“Electric circuitry profoundly involves men with one another. Information pours upon us, instantaneously and continuously.”
Marshall McLuhan, THE MEDIUM IS THE MASSAGE
McLuhan made this prophetic statement back when most homes had a single black-and-white television (controlled by knobs!) and one corded telephone. Radios were becoming portable, but they were still bulky. Music was recorded onto large vinyl discs and played on a revolving machine, attached to a cord. Computers were slow, big things. Some forty years later, most people in America and Europe, and many people living elsewhere, carry in one pocket a telephone, radio, TV, record player, computer, still and movie camera, and game board. Imagination is challenged to speculate what our inter-connected world will be like forty years hence. But there can be no denying we are in the global village, and as in any small town, everyone knows everything about everyone.
Some high-tech wizards have smugly assured us that privacy is gone and we just have to adjust. They’re probably right. We are glutted with revelations about the amoral habits of celebrities, and an endless cavalcade of commoners seeks a bit of fame by doing the same things. Tasting the so-called forbidden fruits will earn grateful snickering from our fellow humans. Doing nothing is equally exposed. The only bright spot in all this sunlight is the fact there are so many of us that we need to encourage gossip if we want to get more than a little of it.
Why, then, is our government shocked—shocked! at the Wikileaks exposure of so-called official secrets? In the first place, with an estimated 2 1/2 million names on the security list, secrecy is practically unattainable. In the second, there were no surprises. Wikileaks revealed that the wars in Iraq and Afghanistan are unwinnable. If our government really believes nobody knew that, it is effective only at keeping secrets from itself.
As for the embarrassing little tidbits about State Department staffers engaging in some petty behaviour – anybody who has ever worked with other human beings already knew that. If these facts elicit any thought on the part of us rubes, it is more relief than shock, to know that our government employs human beings much like ourselves. Wikileaks made public an incredible amount of information of no use to an enemy or to us, which accounts for the lukewarm reactions of Hilary Clinton, Robert Gates, and President Obama. And it just might demonstrate a real strength of democratic societies, as we can shake off exposure to embarrassing information.
The government has options. One is to reduce the number of official secrets it classifies. The advantages of such reductions are obvious. It is easier to keep secret a few items and strategies that would truly harm the country if they fell into the wrong hands. Nobody wants that. And if embarrassing facts are routinely brought to light, which is expected in both democratic theory and in law, the government will probably operate in a less embarrassing fashion, which means more effectively. And we can all benefit by our government’s taking a hard look at just what gets classified.

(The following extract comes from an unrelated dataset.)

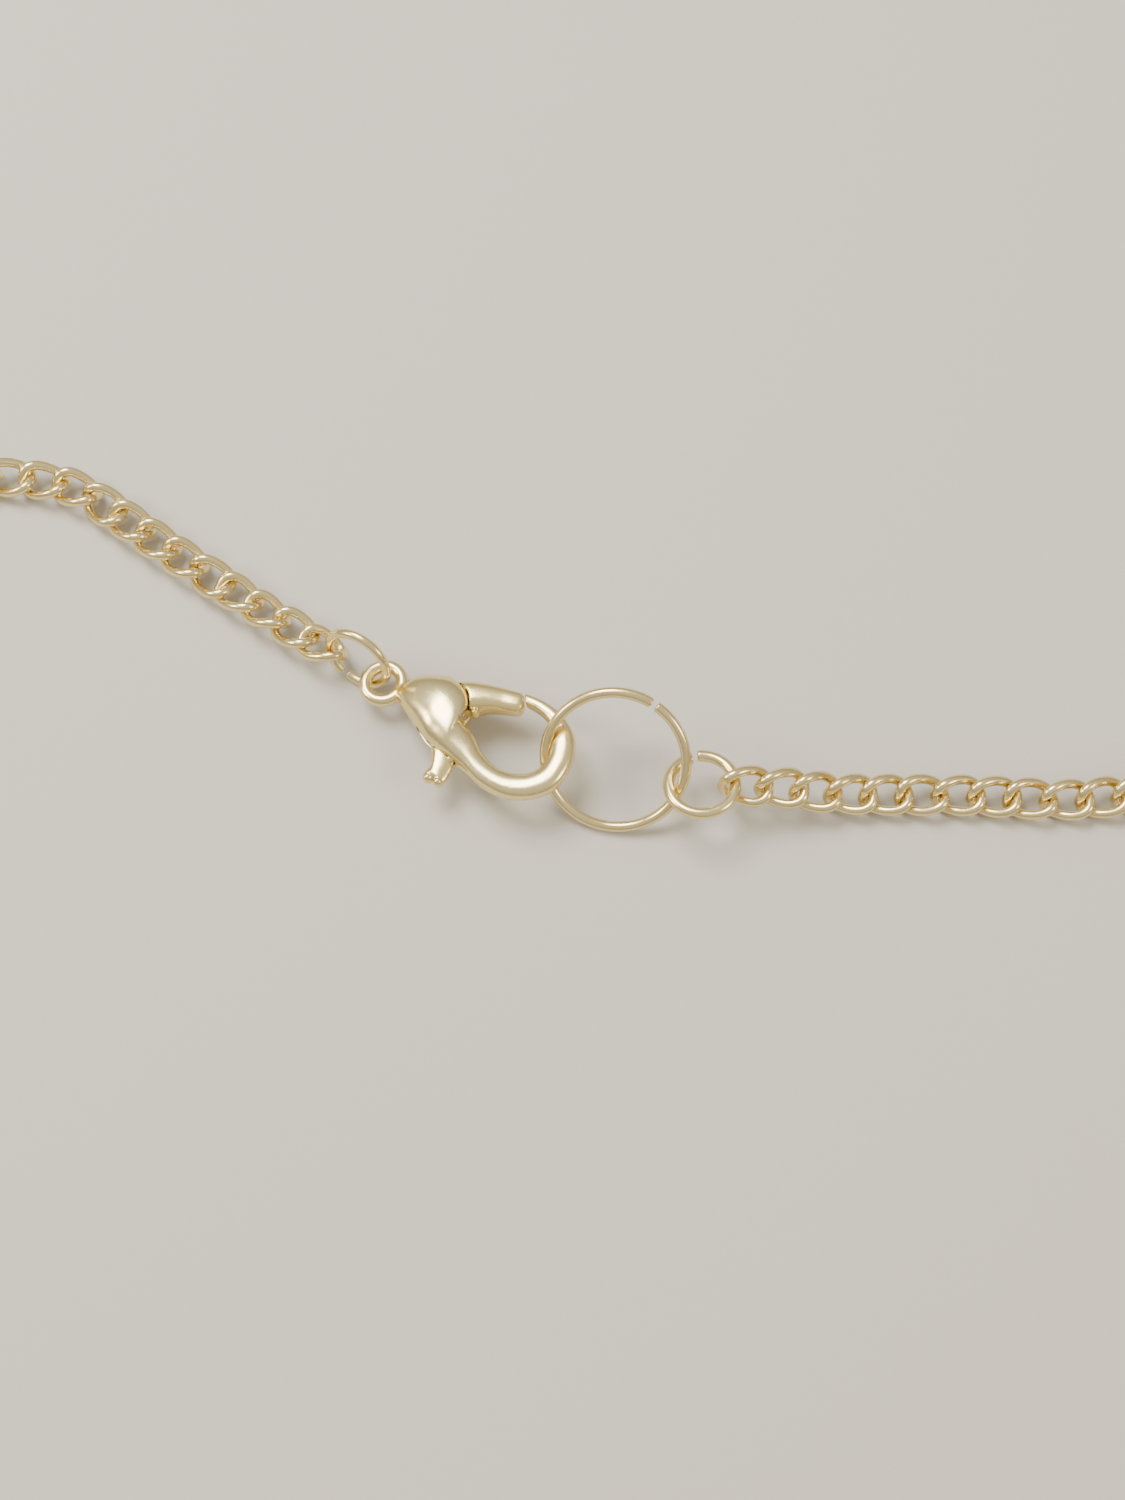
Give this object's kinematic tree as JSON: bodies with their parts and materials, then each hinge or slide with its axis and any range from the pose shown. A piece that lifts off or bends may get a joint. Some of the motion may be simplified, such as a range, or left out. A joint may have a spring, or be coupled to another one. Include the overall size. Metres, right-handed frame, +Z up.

Obviously, in recent decades our elected government has been on a mission, sometimes a frenzied one, to classify more and more of its doings. Now that it can no longer get away with, it might as well operate openly and honestly, as elected governments are supposed to do. As far as giving advantage to real or potential enemies, we remember they are in the global village too. The first of Woodrow Wilson’s Fourteen Points: “Open covenants of peace openly arrived at,” could become reality, nearly a century later, as a response to the facts of life.
Governments (ours included) have one other option: to maintain secrecy through fear. Sadly, this option is behind the imprisonment of Bradley Manning, accused of leaking secrets to Julian Assange of Wikileaks. Assange will be tried in Sweden on unrelated rape charges. Should he be acquitted and extradited to the United States, he can afford lawyers who will assure him a fair trial. Manning, on the other hand, has been disappeared. The fate of the “enemy combatants” at Guantanamo and elsewhere is now being visited on an American citizen. He has had no “speedy and public trial”. No such thing is proposed for him. He lapses in solitary confinement, denied even the meager privileges granted to convicted criminals, and this, for all we know, is to be his fate. Manning’s absolutely un-constitutional punishment could serve as a terrifying example to future whistleblowers. If this situation endures, we will need to rewrite history, especially concerning which side won the Cold War.